A powerful, thought-provoking insight....

Give me a well-trained tongue that has been borne out of silent listening in the sanctuary of my heart.

~ sevensacredpauses by Macrina Wiederkehr



Saturday, October 11, 2008

Getting Out of the Way

I sing. I love to sing. I'm in the choir, and I have sung a couple of solos. In spending time with our Music Director working on my voice, my techniques, my strengths and my weaknesses, I find myself frustrated and angry with my seeming inability to get out of my own way. It seems as though as soon as I look at a piece of music, I start choking off my voice. As long as we're working on free-form scales, I don't have a problem. Give me music to work from to do scales, and I'll probably freeze up.
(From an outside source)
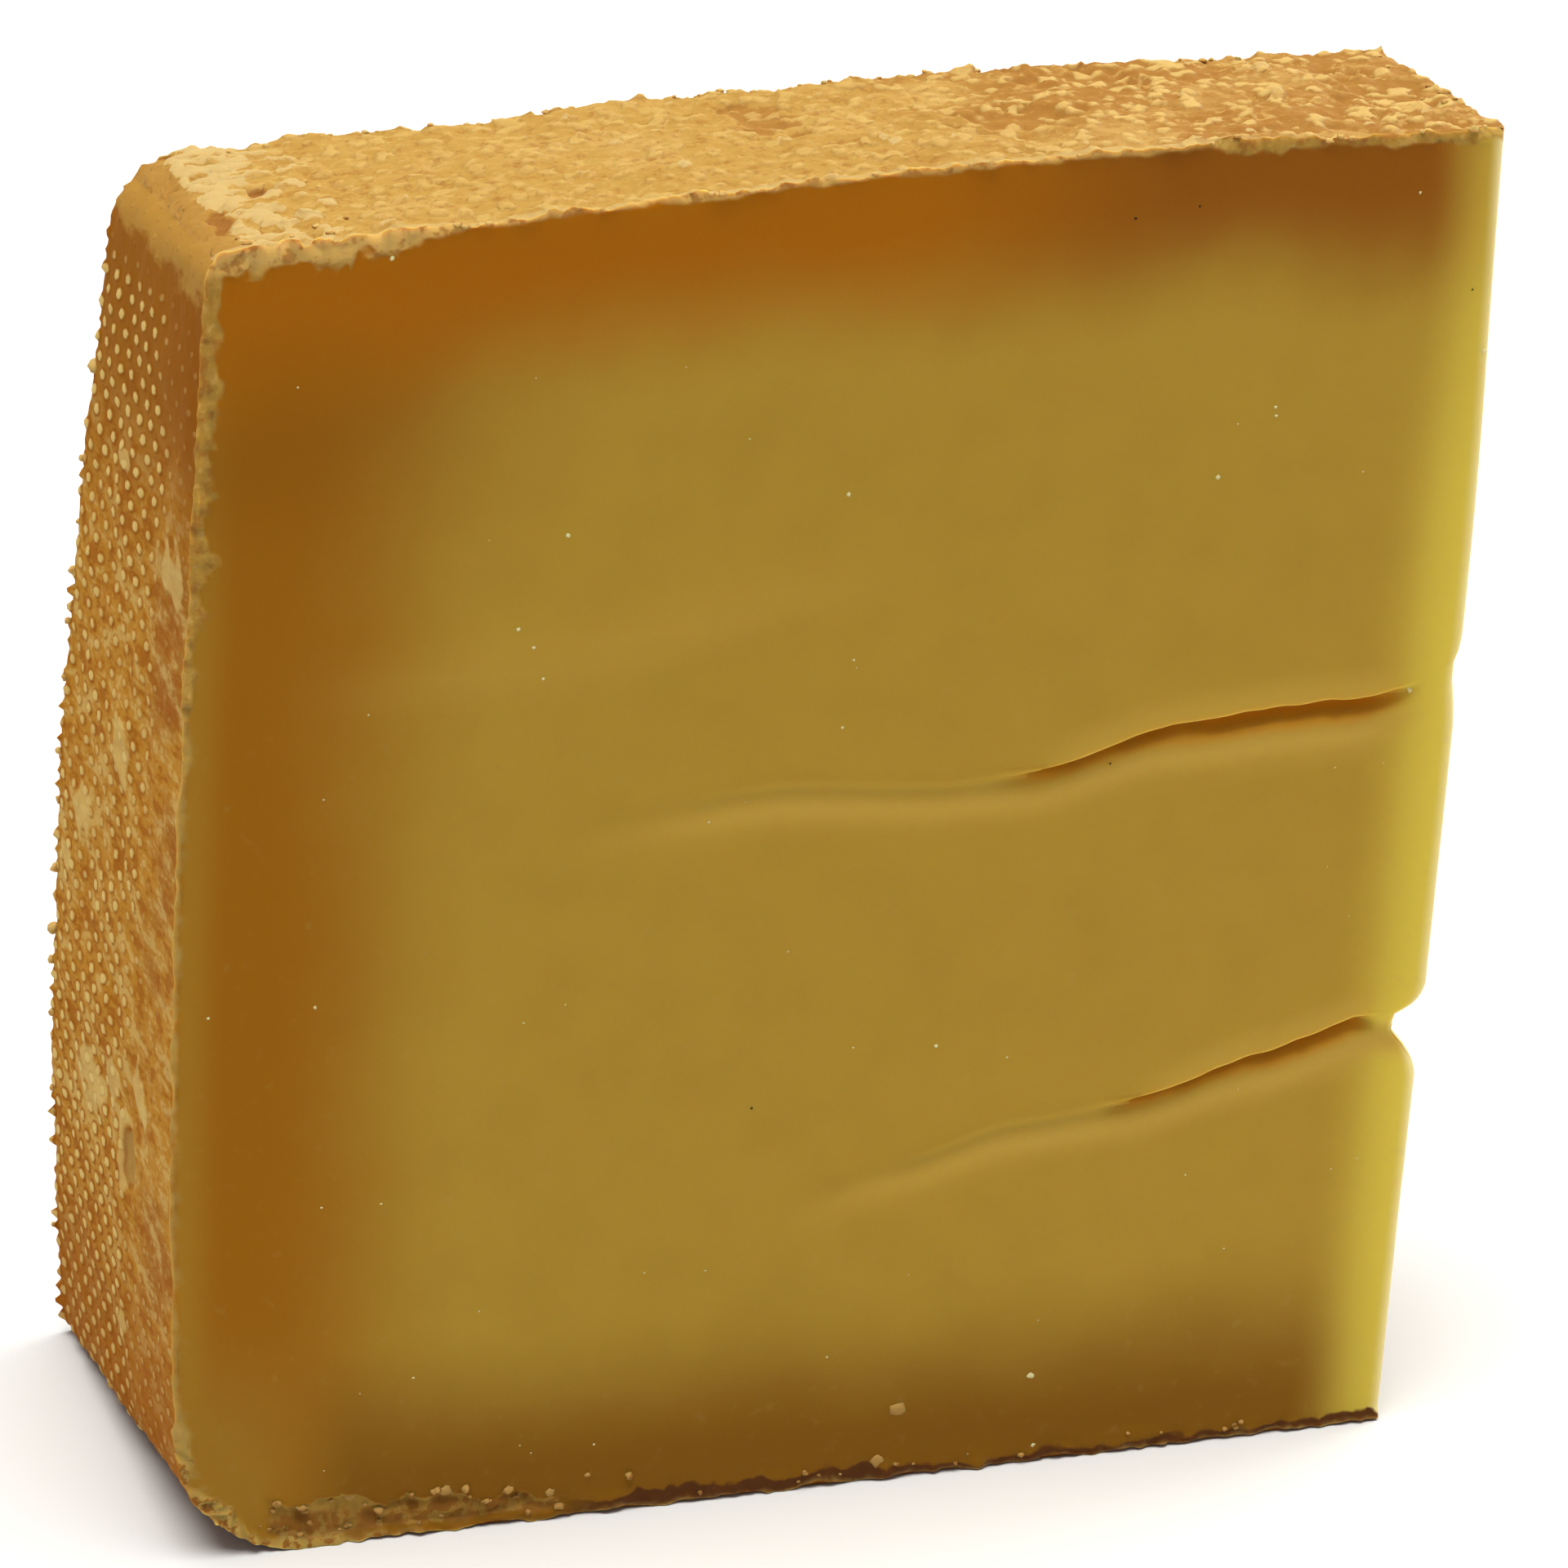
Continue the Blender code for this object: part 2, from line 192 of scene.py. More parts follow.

I am a very strong willed person, and I come from very strong willed stock. So, why can't I seem to will myself to get out of my own way? There's a paradox there -- in order to sing freely and lovingly, I must stop analyzing and just sing (i.e., get out of my head), but in order to sing in time with accompaniment, etc., I need to count (i.e., get in my head) -- at least that's how it seems to me right now. So much of my life things have come very easily to me. This is hard. This sucks!

I will keep at it though. There's not a doubt, because I love to sing. What I've begun to think about is how I can rely on God to help me. I want to sing beautifully for God. Yet I need God's strength and freedom so that I can sing. I think God would find that amusing. I'm okay with that. So, maybe, I should start each lesson, each performance with a prayer? Asking for God to come into me and help lift my voice in praise. I'll begin doing that with practices here at home. I'm sure it will help.

I am sure it will help. That's the wonderful aspect to all of this. Why I haven't thought of it before, I'm not sure. Maybe that's part of the reason why I had to go through this lesson today. Who knows! We shall see.

Sing praises to the Lord, your God, who created us and finds joy in our utterances!